From: Brian Spilsbury <brian@de...> - 2001-12-31 07:33:18
Well, things seem to be settling down nicely.
I found a few bugs, but it seems to work so far.
I've completed an input-method and a console based line buffer system
which works with bi-width characters, and can now type korean directly
into the reader, with line-editing :].
I've also started to put together a rule-set for mathematical symbols
(ie "/=>" maps to the symbol for not-equal-to-or-greater-than), which is
quite cute. If anyone knows of a decent typing input method for
mathematical symbols, please tell me. There are quite a lot of them. :)
There are a few things that I'm a little hesitant about...
Characters are full unicode, so Character streams need to take Characters.
Due to this I've made the base level Character Fd-Stream do utf8 encoded
input and output.
Byte streams are not affected.
As a side-effect Base-Char is reduced to a range of 0-127.

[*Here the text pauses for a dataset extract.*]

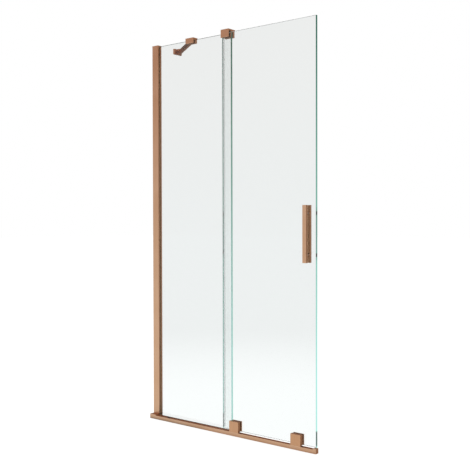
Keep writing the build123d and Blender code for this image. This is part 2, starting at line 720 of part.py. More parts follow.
# Support arm: a flat bar with a round-ended tongue at each pivot
arm_length = math.dist(arm_wall_pivot, arm_pane_pivot)
arm_run = (arm_pane_pivot[0] - arm_wall_pivot[0], arm_pane_pivot[1] - arm_wall_pivot[1])
arm_plane = Plane(
    origin=(*arm_wall_pivot, arm_bar_centre_z), x_dir=(*arm_run, 0), z_dir=(0, 0, 1)
)
with BuildPart() as support_arm:
    with BuildSketch(arm_plane):
        with Locations((arm_length / 2, 0)):
            SlotOverall(arm_length + 2 * arm_tongue_radius, 2 * arm_tongue_radius)
    extrude(amount=arm_tongue_height / 2, both=True)
    with BuildSketch(arm_plane):
        with Locations(((arm_length + arm_tongue_at_wall - arm_tongue_at_pane) / 2, 0)):
            Rectangle(arm_length - arm_tongue_at_wall - arm_tongue_at_pane, arm_bar_thickness)
    extrude(amount=arm_bar_height / 2, both=True)
    long_edges = support_arm.edges().filter_by(
        lambda edge: abs(abs(edge.center().Z - arm_bar_centre_z) - arm_bar_height / 2) < same_place
    )
    fillet(long_edges, edge_break)
    with BuildSketch(arm_plane):
        with Locations((0, 0), (arm_length, 0)):
            Circle(arm_pin_radius + axle_clearance)
    extrude(amount=arm_bar_height, both=True, mode=Mode.SUBTRACT)
save(support_arm, "support_arm")

# Upright pivot pins, one at each end of the arm
with BuildPart() as arm_pivot_pins:
    with BuildSketch(Plane.XY.offset(arm_plate_z[0] + edge_break)):
        with Locations(arm_wall_pivot):
            Circle(arm_pin_radius)
    extrude(amount=arm_plate_height - 2 * edge_break)
    with BuildSketch(Plane.XY.offset(arm_clamp_z[0] + edge_break)):
        with Locations(arm_pane_pivot):
            Circle(arm_pin_radius)
    extrude(amount=arm_clamp_height - 2 * edge_break)
save(arm_pivot_pins, "arm_pivot_pins")

# Handle bars, one on each face of the sliding pane
handle_z = (handle_centre_z - handle_height / 2, handle_centre_z + handle_height / 2)
with BuildPart() as handle_front_bar:
    block(handle_span, (handle_front_outer, handle_front_inner), handle_z)
    fillet(handle_front_bar.edges(), edge_break)
    for height in handle_fixing_heights:
        with Locations(facing_back(handle_x, handle_front_inner, height)):
            Cylinder(handle_screw_radius, 2 * handle_thread_depth, mode=Mode.SUBTRACT)
save(handle_front_bar, "handle_front_bar")

with BuildPart() as handle_rear_bar:
    block(handle_span, (handle_rear_inner, handle_rear_outer), handle_z)
    fillet(handle_rear_bar.edges(), edge_break)
    for height in handle_fixing_heights:
        with Locations(facing_back(handle_x, handle_rear_outer, height)):
            CounterBoreHole(
                handle_screw_radius + seat_gap, handle_head_radius + seat_gap, handle_head_height
            )
save(handle_rear_bar, "handle_rear_bar")

# Collars, washers and screws of the handle
collar_starts = (handle_front_inner, handle_rear_inner - handle_collar_height)
washer_starts = (sliding_front - handle_washer_height, sliding_back)
spacers = (
    ("handle_collars", collar_starts, handle_collar_height, handle_collar_radius),
    ("handle_washers", washer_starts, handle_washer_height, handle_collar_radius + edge_break),
)
for name, starts, spacer_height, spacer_radius in spacers:
    with BuildPart() as handle_spacers:
        for start in starts:
            for height in handle_fixing_heights:
                with BuildSketch(facing_back(handle_x, start, height)):
                    Circle(spacer_radius)
                    Circle(handle_screw_radius + seat_gap, mode=Mode.SUBTRACT)
                extrude(amount=spacer_height)
    save(handle_spacers, name)

with BuildPart() as handle_screws:
    head_seat = handle_rear_outer - handle_head_height
    screw_tip = handle_front_inner - handle_thread_depth + thread_end_gap
    for height in handle_fixing_heights:
        with BuildSketch(facing_back(handle_x, screw_tip, height)):
            Circle(handle_screw_radius)
        extrude(amount=head_seat - screw_tip)
        with BuildSketch(facing_back(handle_x, head_seat, height)):
            Circle(handle_head_radius)
            RegularPolygon(handle_screw_radius, 6, mode=Mode.SUBTRACT)
        extrude(amount=handle_head_height - edge_break)
save(handle_screws, "handle_screws")
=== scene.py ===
"""Looks of a sliding bath screen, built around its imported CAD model.

The frame has +Z up, the wall at X = 0, the bath rim at Z = 0, the middle of the fixed pane
at Y = 0, and the bather on the +Y side. Every size is in metres.
"""

import logging
import math
from dataclasses import dataclass
from enum import Enum
from typing import Any, Callable, Iterable, Optional, Union

import bpy
from mathutils import Matrix, Vector

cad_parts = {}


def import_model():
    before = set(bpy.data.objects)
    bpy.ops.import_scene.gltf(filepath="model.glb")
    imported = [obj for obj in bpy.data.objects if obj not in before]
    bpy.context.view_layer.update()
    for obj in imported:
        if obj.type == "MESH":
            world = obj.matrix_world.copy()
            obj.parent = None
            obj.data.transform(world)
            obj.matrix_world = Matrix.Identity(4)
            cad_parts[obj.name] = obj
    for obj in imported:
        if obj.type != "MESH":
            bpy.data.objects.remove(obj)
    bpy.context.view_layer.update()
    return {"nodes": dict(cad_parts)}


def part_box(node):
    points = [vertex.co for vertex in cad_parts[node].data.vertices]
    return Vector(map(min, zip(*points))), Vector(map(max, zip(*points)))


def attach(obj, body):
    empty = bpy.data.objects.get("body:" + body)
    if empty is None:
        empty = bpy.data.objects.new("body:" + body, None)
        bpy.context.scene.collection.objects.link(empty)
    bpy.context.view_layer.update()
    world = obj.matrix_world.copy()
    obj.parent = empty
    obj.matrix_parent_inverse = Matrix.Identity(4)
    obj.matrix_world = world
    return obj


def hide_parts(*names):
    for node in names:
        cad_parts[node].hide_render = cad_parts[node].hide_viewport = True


LOG = logging.getLogger("bath_screen")
FACING = 0.9  # a face looks along an axis when its normal has at least this part along it
ROD_SIDES = 48

Colour = tuple[float, float, float]
Point = tuple[float, float, float]
Span = tuple[float, float]
FaceTest = Callable[[Vector, Vector], bool]


class Axis(Enum):
    """A frame axis, by its place in a vector."""

    X = 0
    Y = 1
    Z = 2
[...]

I can't see a sensible alternative, and it seems to work out ok,
although some people who like to put non-ascii, non-utf8 characters in
their source-code may be disappointed.
Character-Encoding translation streams are simple enough, except that
they need to gracefully handle characters that they cannot represent...
I'd consider a (register-character-encoding-stream-vendor :euc-kr #'foo)

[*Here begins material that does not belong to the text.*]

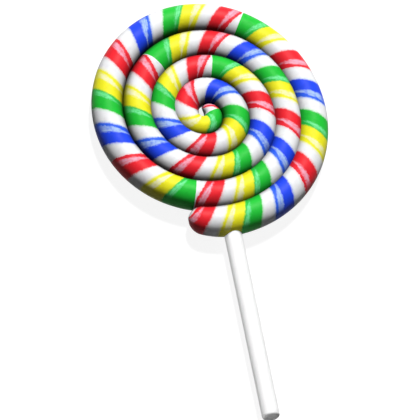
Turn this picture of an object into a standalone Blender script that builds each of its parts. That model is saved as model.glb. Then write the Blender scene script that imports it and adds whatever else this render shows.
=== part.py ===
"""Swirl lollipop: one rope of striped hard candy wound into a flat coil, on a straight round stick.

The lollipop lies on its back. The shown side of the coil faces +Z, and the stick points along -Y.
Lengths are in metres. The origin is at the bottom centre of the whole part's box.
"""
import bpy
import bmesh
from bisect import bisect
from math import asin, cos, pi, radians, sin, sqrt, tau
from mathutils import Matrix, Vector

MM = 0.001

# The coil. Angles are measured from +X, and the rope is followed from its outer end inwards.
TURNS = 4.43
START_ANGLE = radians(-106.5)
OUTER_RADIUS = 40.5 * MM        # of the rope's centre line, at the outer end
WIND_IN = 45.6 * MM             # fall of that radius over FULL_TURNS, were it even
WIND_EASE = 5.9 * MM            # the fall slows a little towards the centre
FULL_TURNS = 4.5
OVAL = 0.0154                   # the hand-wound coil is slightly oval...
OVAL_ANGLE = radians(17.8)
LOBE = 0.007                    # ...with a slight three-lobed unevenness
LOBE_ANGLE = radians(18.8)
DRIFT = 8.4 * MM                # the middle turns sit off centre, by a quarter of this at most
DRIFT_ANGLE = radians(-13.3)

# The rope's section: an ellipse that lies on a flat strip.
ROPE_HALF_WIDTH = 5.4 * MM
ROPE_THINNING = 0.12            # share of the width lost by the inner end
ROPE_HALF_HEIGHT = 4.85 * MM
REST_HEIGHT = 4.6 * MM          # of the rope's centre line over the surface that it lies on

# Each end slims down on its free side, over a length, and then rounds off in a short nose.
OUTER_END = {"slim": 0.22, "length": 13 * MM, "nose": 4.5 * MM, "tip": 0.3, "towards": -1}
INNER_END = {"slim": 0.39, "length": 16 * MM, "nose": 3.5 * MM, "tip": 0.3, "towards": 0.64}

# The stick, and the blind socket that the candy has set around it.
STICK_RADIUS = 3.0 * MM
STICK_SIDE = 2.9 * MM           # the stick's axis passes this far to the +X side of the coil's centre
STICK_HEIGHT = 3.7 * MM         # of the stick's axis over the surface
STICK_END = -113.3 * MM         # the free end
STICK_DEPTH = 7.4 * MM          # held in the outer turn
STICK_ROUNDING = 1.1 * MM
CLEARANCE = 0.3 * MM

STEPS_PER_TURN = 44
SECTION_STEPS = 14
NOSE_STEPS = 4
STICK_SIDES = 32
FINE_STEPS = 400                # per turn, for measuring along the rope


def centre_line(turn):
    """Point of the rope's centre line, a number of turns in from its outer end."""
    share = turn / FULL_TURNS
    angle = START_ANGLE + turn * tau
    radius = OUTER_RADIUS - WIND_IN * share + WIND_EASE * share ** 2
    radius *= 1 - OVAL * cos(2 * (angle - OVAL_ANGLE)) - LOBE * cos(3 * (angle - LOBE_ANGLE))
    drift = DRIFT * share * (1 - share)
    x = radius * cos(angle) + drift * cos(DRIFT_ANGLE)
    y = radius * sin(angle) + drift * sin(DRIFT_ANGLE)
    return Vector((x, y, REST_HEIGHT))


def lengths_along():
    """Length of the centre line up to each fine step."""
    lengths = [0.0]
    for step in range(round(TURNS * FINE_STEPS)):
        piece = centre_line((step + 1) / FINE_STEPS) - centre_line(step / FINE_STEPS)
        lengths.append(lengths[-1] + piece.length)
    return lengths


LENGTHS = lengths_along()


def length_at(turn):
    step = min(int(turn * FINE_STEPS), len(LENGTHS) - 2)
    share = turn * FINE_STEPS - step
    return LENGTHS[step] * (1 - share) + LENGTHS[step + 1] * share


def turn_at(length):
    step = min(max(bisect(LENGTHS, length) - 1, 0), len(LENGTHS) - 2)
    return (step + (length - LENGTHS[step]) / (LENGTHS[step + 1] - LENGTHS[step])) / FINE_STEPS


def end_shape(end, distance):
    """Size of the section and its sideways shift, as shares, at a distance from one of the ends."""
    slim = end["slim"] * max(0.0, 1 - distance / end["length"]) ** 1.5
    nose = max(0.0, 1 - distance / end["nose"])
    rounding = max(end["tip"], sqrt(1 - nose ** 2))
    return (1 - slim) * rounding, end["towards"] * slim


def rope_section(turn):
    """Points of one cross-section, from the flat strip's outer edge over the top to its inner edge."""
    along = (centre_line(turn + 0.001) - centre_line(turn - 0.001)).normalized()
    outward = along.cross(Vector((0, 0, 1)))
    outer_size, outer_shift = end_shape(OUTER_END, length_at(turn))
    inner_size, inner_shift = end_shape(INNER_END, LENGTHS[-1] - length_at(turn))
    size = outer_size * inner_size
    full_width = ROPE_HALF_WIDTH * (1 - ROPE_THINNING * turn / FULL_TURNS)
    half_height = ROPE_HALF_HEIGHT * size
    centre = centre_line(turn) + outward * full_width * (outer_shift + inner_shift)
    lowest = asin(min(1.0, REST_HEIGHT / half_height))
    for step in range(SECTION_STEPS + 1):
        angle = -lowest + (pi + 2 * lowest) * step / SECTION_STEPS
        side = outward * full_width * size * cos(angle)
        yield centre + side + Vector((0, 0, half_height * sin(angle)))


def rope_stations():
    """Turn of every cross-section, from the outer end to the inner end, closer together in the noses."""
    swings = [pi / 2 * step / NOSE_STEPS for step in range(NOSE_STEPS)]
    outer = [turn_at(OUTER_END["nose"] * (1 - cos(swing))) for swing in swings]
    inner = [turn_at(LENGTHS[-1] - INNER_END["nose"] * (1 - cos(swing))) for swing in swings]
    first = turn_at(OUTER_END["nose"])
    last = turn_at(LENGTHS[-1] - INNER_END["nose"])
    steps = round((last - first) * STEPS_PER_TURN)
    body = [first + (last - first) * step / steps for step in range(steps + 1)]
    return outer + body + inner[::-1]


def material(name, colour, roughness):
    made = bpy.data.materials.new(name)
    made.use_nodes = True
    shader = made.node_tree.nodes["Principled BSDF"]
    shader.inputs["Base Color"].default_value = (*colour, 1)
    shader.inputs["Roughness"].default_value = roughness
    shader.inputs["Metallic"].default_value = 0
    made.diffuse_color = (*colour, 1)
    return made


def new_object(name, mesh, parent):
    made = bpy.data.objects.new(name, mesh)
    bpy.context.collection.objects.link(made)
    made.parent = parent
    return made


def finished_mesh(name, shape):
    """Mesh made from a bmesh, with its faces pointing out, rounded ones shaded smooth."""
    bmesh.ops.recalc_face_normals(shape, faces=shape.faces)
    mesh = bpy.data.meshes.new(name)
    shape.to_mesh(mesh)
    shape.free()
    mesh.shade_smooth()
    mesh.set_sharp_from_angle(angle=radians(50))
    return mesh


def rope_mesh():
    """The whole rope as one swept tube. Its turns run into each other where they are fused."""
    shape = bmesh.new()
    rings = []
    for turn in rope_stations():
        rings.append([shape.verts.new(point) for point in rope_section(turn)])
    for ring, following in zip(rings, rings[1:]):
        for index in range(len(ring)):
            beside = (index + 1) % len(ring)
            shape.faces.new((ring[index], ring[beside], following[beside], following[index]))
    shape.faces.new(rings[0])
    shape.faces.new(rings[-1])
    return finished_mesh("candy_swirl", shape)


def stick_mesh(name, radius, start, end, rounding):
    """A round bar along Y, from start down to end, with its free end rounded."""
    shape = bmesh.new()
    place = Matrix.Translation((STICK_SIDE, (start + end) / 2, STICK_HEIGHT)) @ Matrix.Rotation(pi / 2, 4, "X")
    bmesh.ops.create_cone(shape, cap_ends=True, segments=STICK_SIDES, radius1=radius, radius2=radius,
                          depth=start - end, matrix=place)
    if rounding:
        rim = [edge for edge in shape.edges if all(abs(vert.co.y - end) < CLEARANCE for vert in edge.verts)]
        bmesh.ops.bevel(shape, geom=rim, offset=rounding, segments=3, profile=0.5, affect="EDGES")
    return finished_mesh(name, shape)


def socket_bottom():
    """Y of the stick's inner end, in the outer turn."""
    outer_edge = -min(centre_line(step / STEPS_PER_TURN).y for step in range(STEPS_PER_TURN)) + ROPE_HALF_WIDTH
    return STICK_DEPTH - outer_edge


def candy_swirl(parent):
    """The coil: its turns fused into one body, with the stick's socket cut into the outer turn."""
    candy = new_object("candy_swirl", rope_mesh(), parent)
    cutter_mesh = stick_mesh("socket", STICK_RADIUS + CLEARANCE, socket_bottom() + CLEARANCE, STICK_END / 2, 0)
    cutter = new_object("socket", cutter_mesh, parent)
    cutter.hide_render = True
    cutter.display_type = "WIRE"
    cut = candy.modifiers.new("Fused turns and socket", "BOOLEAN")
    cut.operation = "DIFFERENCE"
    cut.solver = "EXACT"
    cut.use_self = True
    cut.object = cutter
    candy.data.materials.append(material("striped hard candy", (0.85, 0.2, 0.22), 0.25))
    return candy


def stick(parent):
    """The white stick, from inside the outer turn to its rounded free end."""
    made = new_object("stick", stick_mesh("stick", STICK_RADIUS, socket_bottom(), STICK_END, STICK_ROUNDING), parent)
    made.data.materials.append(material("white stick", (0.9, 0.9, 0.9), 0.45))
    return made


def box_centre(objects):
    """Middle, in X and Y, of the box around the objects' own meshes."""
    points = [vert.co for made in objects for vert in made.data.vertices]
    x = (min(point.x for point in points) + max(point.x for point in points)) / 2
    y = (min(point.y for point in points) + max(point.y for point in points)) / 2
    return Vector((x, y, 0))


for old in list(bpy.data.objects):
    bpy.data.objects.remove(old)
lollipop = bpy.data.objects.new("lollipop", None)
bpy.context.collection.objects.link(lollipop)
pieces = [candy_swirl(lollipop), stick(lollipop)]
lollipop.location = -box_centre(pieces)
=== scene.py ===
"""Swirl lollipop: a rope of striped hard candy wound into a flat coil on a white stick, on a pale table."""
from math import cos, pi, radians, sin, tau

import bpy
import numpy as np
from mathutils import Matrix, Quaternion, Vector


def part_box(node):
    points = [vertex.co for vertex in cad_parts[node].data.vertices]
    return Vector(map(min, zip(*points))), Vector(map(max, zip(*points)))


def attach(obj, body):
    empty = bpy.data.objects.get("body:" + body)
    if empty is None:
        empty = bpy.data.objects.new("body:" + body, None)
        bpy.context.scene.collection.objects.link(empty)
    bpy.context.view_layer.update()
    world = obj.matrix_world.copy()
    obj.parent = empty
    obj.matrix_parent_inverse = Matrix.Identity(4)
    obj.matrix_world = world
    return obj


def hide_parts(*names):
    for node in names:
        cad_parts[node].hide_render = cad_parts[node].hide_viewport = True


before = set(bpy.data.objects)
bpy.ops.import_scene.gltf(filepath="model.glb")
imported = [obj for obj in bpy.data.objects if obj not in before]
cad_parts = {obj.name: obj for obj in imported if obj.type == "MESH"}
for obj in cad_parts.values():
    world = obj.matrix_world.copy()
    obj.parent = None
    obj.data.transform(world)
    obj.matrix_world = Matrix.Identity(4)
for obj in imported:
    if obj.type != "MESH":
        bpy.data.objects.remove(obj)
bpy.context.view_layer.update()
bpy.ops.object.select_all(action="DESELECT")

# The winding: a long rope of pulled sugar is wound by hand, while it is warm, into a flat coil on a slab. Its
# turns are followed from the outer end inwards. They are slightly oval and uneven.
MM = 0.001
TURNS = 4.43
FULL_TURNS = 4.5                # the turns of a rope that would end at the very middle
START_ANGLE = radians(-106.5)
OUTER_RADIUS = 40.5 * MM        # of the rope's centre line, at the outer end
WIND_IN = 45.6 * MM             # fall of that radius over FULL_TURNS, were it even
WIND_EASE = 5.9 * MM            # the fall slows a little towards the centre
OVAL = 0.0154
OVAL_ANGLE = radians(17.8)
LOBE = 0.007                    # a slight three-lobed unevenness
LOBE_ANGLE = radians(18.8)
DRIFT = 8.4 * MM                # the middle turns sit off centre, by a quarter of this at most
DRIFT_ANGLE = radians(-13.3)
REST_HEIGHT = 4.6 * MM          # of the centre line over the table
STEPS_PER_TURN = 360
STICK_SIDE = 2.9 * MM           # from the coil's centre to the stick's axis
STICK_END = -113.3 * MM         # from the coil's centre to the stick's free end
stick_low, stick_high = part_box("stick")
stick_middle = (stick_low + stick_high) / 2
coil_centre = Vector((stick_middle.x - STICK_SIDE, stick_low.y - STICK_END, REST_HEIGHT))


def centre_line(turn):
    """Point of the rope's centre line, a number of turns in from its outer end."""
    share = turn / FULL_TURNS
    angle = START_ANGLE + turn * tau
    radius = OUTER_RADIUS - WIND_IN * share + WIND_EASE * share ** 2
    radius *= 1 - OVAL * cos(2 * (angle - OVAL_ANGLE)) - LOBE * cos(3 * (angle - LOBE_ANGLE))
    drift = DRIFT * share * (1 - share)
    x = radius * cos(angle) + drift * cos(DRIFT_ANGLE)
    y = radius * sin(angle) + drift * sin(DRIFT_ANGLE)
    return coil_centre + Vector((x, y, 0))


route = [centre_line(step / STEPS_PER_TURN) for step in range(round(TURNS * STEPS_PER_TURN) + 1)]
steps = [(there - here).length for here, there in zip(route, route[1:])]
lengths = np.concatenate([[0], np.cumsum(steps)])
rope_length = float(lengths[-1])
winding_curve = bpy.data.curves.new("winding", "CURVE")
winding_curve.dimensions = "3D"
winding_curve.twist_mode = "Z_UP"
spline = winding_curve.splines.new("POLY")
spline.points.add(len(route) - 1)
for point, place in zip(spline.points, route):
    point.co = (*place, 1)
winding = bpy.data.objects.new("winding", winding_curve)
bpy.context.collection.objects.link(winding)

# The candy rope, made straight and then wound: opaque pulled sugar, rolled to an even thickness by hand. Each
# end is slimmed on its free side and rounded off, and the underside has settled into a flat strip.
ROPE_HALF_WIDTH = 5.4 * MM
ROPE_HALF_HEIGHT = 4.85 * MM
ROPE_THINNING = 0.12            # share of the width lost by the inner end
ROPE_SIDES = 64
LENGTHWISE_CUTS = (35, 35)      # made one after the other, which gives 1296 steps along the rope
# Over its length, an end loses a share of its size and moves towards one side, outwards if positive. Then it
# rounds off in its nose.
OUTER_END = {"slim": 0.22, "length": 13 * MM, "nose": 4.5 * MM, "towards": -1}
INNER_END = {"slim": 0.39, "length": 16 * MM, "nose": 3.5 * MM, "towards": 0.64}
SLIM_CURVE = 1.5                # how gently the slimming starts
NOSE_CUT = 0.995                # share of the nose's length that is kept: its very tip is a small flat
TOLERANCE = 0.1 * MM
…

or something similar to allow
(open "name" :direction :input :encoding :euc-kr)
Although, :encoding isn't a permissible flag to open from my reading of
The more ansi way would be to allow the definition of character
repertoire types, then it would become
(open "name" :direction :input :element-type 'euc-kr-character)
although this would require unsealing the Character type.
In any case, it's heading toward being to be quite usable.
I haven't implemented the utf-8 encoded strings yet, but I think it's
still quite important, and there are a bunch of things which were fixed
temporarily, but need fixing properly. The reader mostly works, but its
character information database should be rationalised, for example.
Pathnames are another issue, they're being dropped to simple-base-string
via coersions (just truncates the characters), etc, etc.